昔の晋文公は士の悪衣を好み、故に文公の臣の皆は牂羊の裘、韋を以って剣を帯び、練帛の冠、入りて以って君に見え、出でて以って朝に踐む。是の其の故は何ぞや。君は之を説び、故に臣は之を為すなり。昔は楚の靈王は士の細要を好み、故に靈王の臣の皆は一飯を以って節を為し、肱息して然る後に帯し、扶牆して然る後に起つ。期年に比びて、朝に黧黒の色有り。是の其の故は何ぞや。君は之を説び、故に臣は能く之をなすなり。昔の越王句踐は士の勇を好み、其の臣を教馴し、和に之を合せ舟を焚き火を失ち、其の士を試みて曰く、越國の寶盡く此に在り。越王は親しく自ら其の士を鼓して而して之を進めむ。士は鼓音を聞きて、碎を破り行を乱し、火を蹈み而して死する者は左右百人有餘。越王は金を撃ち而して之を退ける。

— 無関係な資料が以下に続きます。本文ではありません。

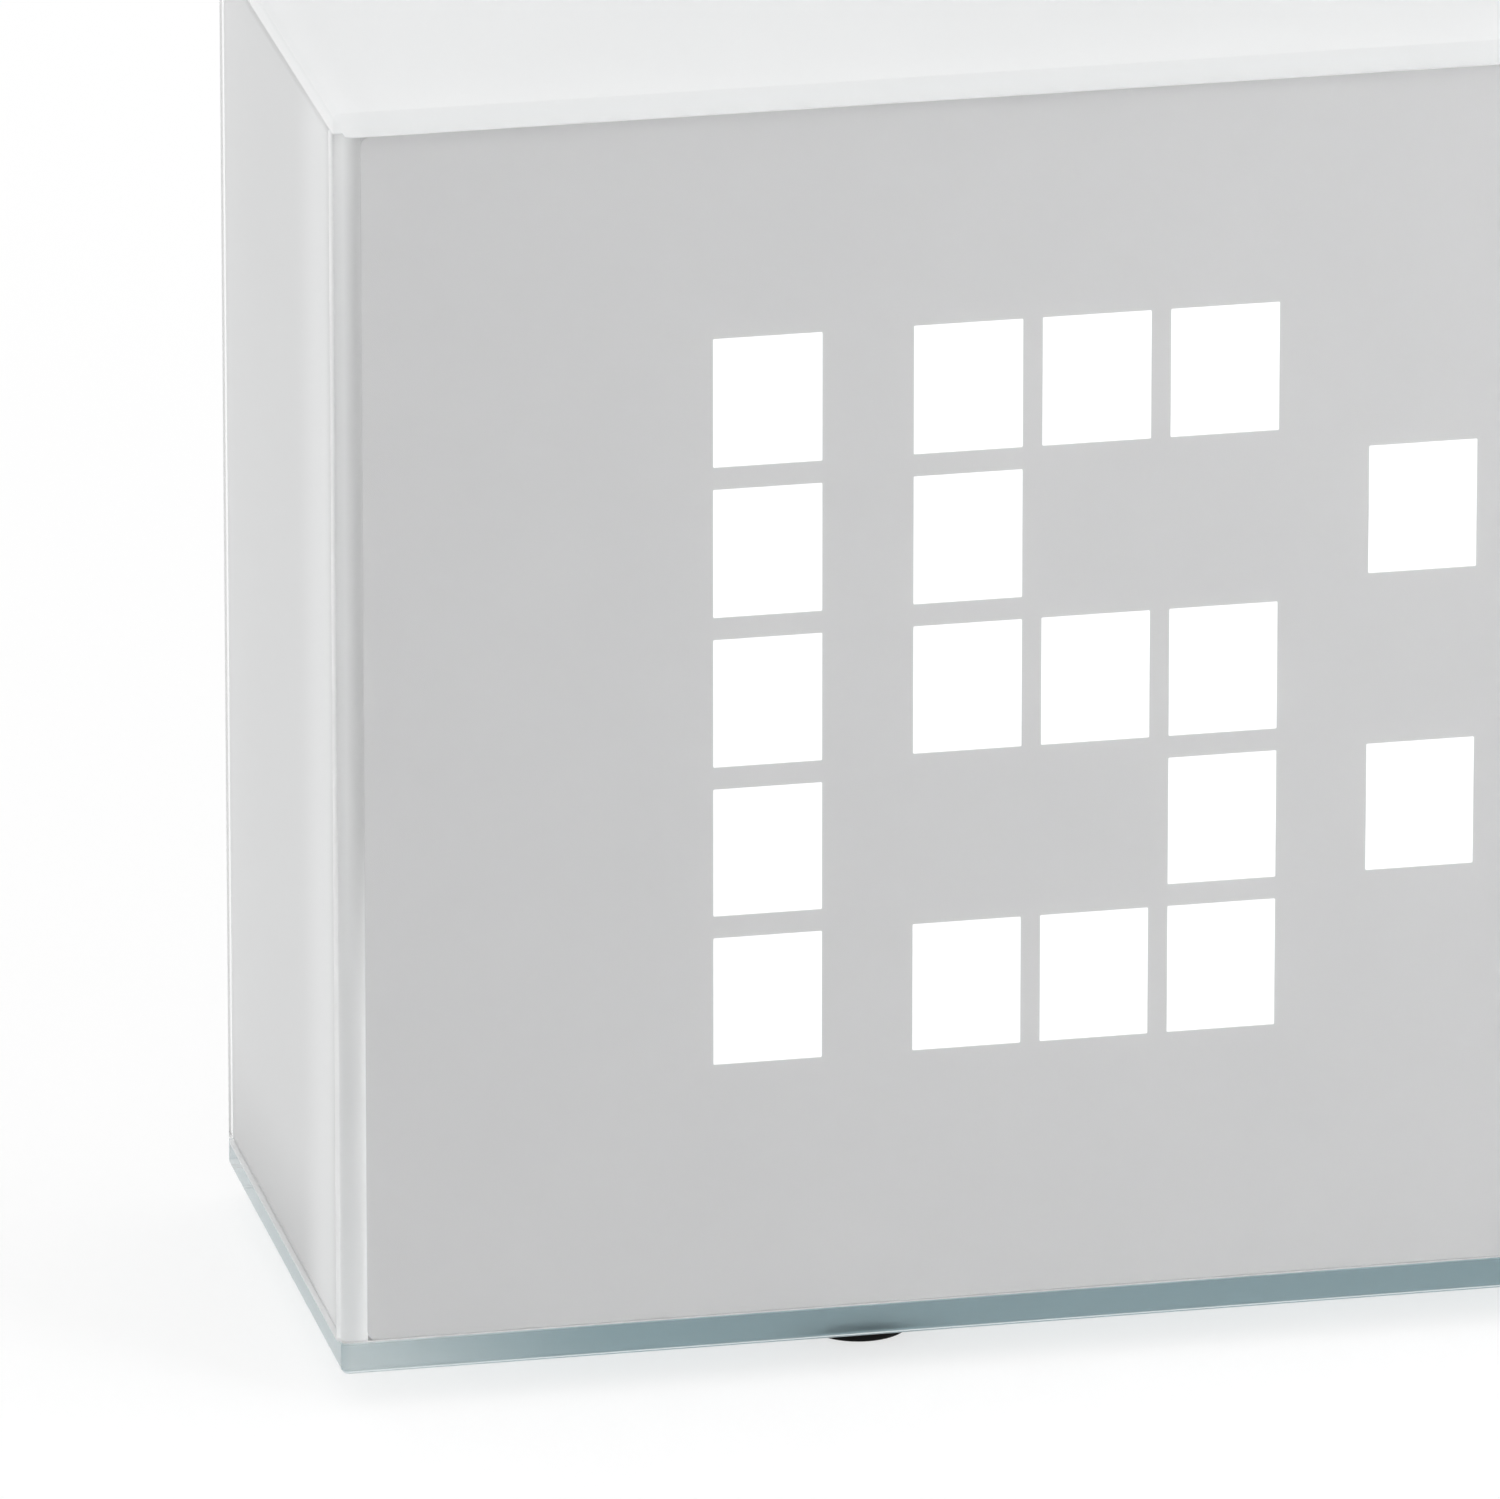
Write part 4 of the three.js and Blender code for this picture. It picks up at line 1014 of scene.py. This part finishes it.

是の故に子墨子の言いて曰く、乃ち夫の少食悪衣、身を殺し而して名を為すが若きは、此れ天下の百姓の皆難しとする所なり、若し苟しくも君が之を説べば、則ち衆は能く之を為す。況むや兼をして相愛し、交も相利するは、此と異なる。夫れ人を愛するは、人も亦た従ひて而して之を愛し、人を利する者は、人も亦た従ひて而して之を利し、人を悪む者は、人も亦た従ひて而して之を悪み、人を害する者は、人も亦た従ひて而して之を害す。此れ何の難きことか之れ有らむ、特に上は以って政を為さず而して士は以って行を為さざるが故なり。
然り而して、今、天下の士君子の曰く、然り、乃ち兼の若きは則ち善し。然りと雖も、行ふ可からざるの物なり、譬へば太山を挈げて河濟を越ゆるが若し。子墨子の言く、是は其の譬に非ざるなり。夫れ太山を挈げて而に河濟を越へ、畢劫にして力有りと謂ふ可し、古自り今に及ぶまで未だ能く之を行ふ者有らざるなり。況むや兼をし相愛し、交も相利し、則ち此と異なり、古の聖王は之を行ふ。何を以って其の然りを知る。古の禹は天下を治め、西は西河に漁竇を為り、以りて渠孫皇の水を泄へ、北は原泒に防を為し、后の邸に注ぎ、呼池の竇、洒ちて底柱を為り、鑿ちて龍門を為り、以って燕、代、胡、貉と西河の民を利し、東は陸の漏を方ち孟諸の澤に防き、灑ぎて九澮と為し、以って東土の水を楗し、以って冀州の民を利し、南は江、漢、淮、汝を為め、東流は之を、五湖の處に注ぎ、以って荊、楚、干、越と南夷の民を利す。此れ禹の事を言い、吾は、今、兼を行ふ。昔は文王の西土を治むるや、日の若く月の若く、光を四方の西土に乍び、大國は為に小國を侮らず、衆庶は為に鰥寡を侮らず、暴勢は為に穡人の黍、稷、狗、彘を奪はず。天は文王の慈を屑みて臨み、是を以って老て而に子の無き者は、其の壽を終わるを得る所は有り、連獨にして兄弟の無き者は、生人の閒に雑る所は有り、少くして其の父母を失ふ者は、放依して而に長ずる所は有り。此れ文王の事、則ち吾は、今、兼を行ふ。昔の武王は将に泰山の隧に事ひ、傳へて曰く、泰山、有道の曾孫、周王に事は有り、大事は既に獲たり、仁人の以って商夏の、蠻夷醜貉の祗ふことを作すを尚とぶ。周親有りと雖も、仁人に若かず、萬方に罪有らば、維れ予一人にあり。此れ武王の事を言ひ、吾は、今、兼を行う。
是の故に子墨子の言いて曰く、今、天下の君子、忠實に天下の富むを欲し、而して其の貧しきを悪み、天下の治を欲し、而に其の乱るるを悪み、當に兼をし相愛し、交も相利し、此れ聖王の法、天下の治道なり、務め為さざる可からず。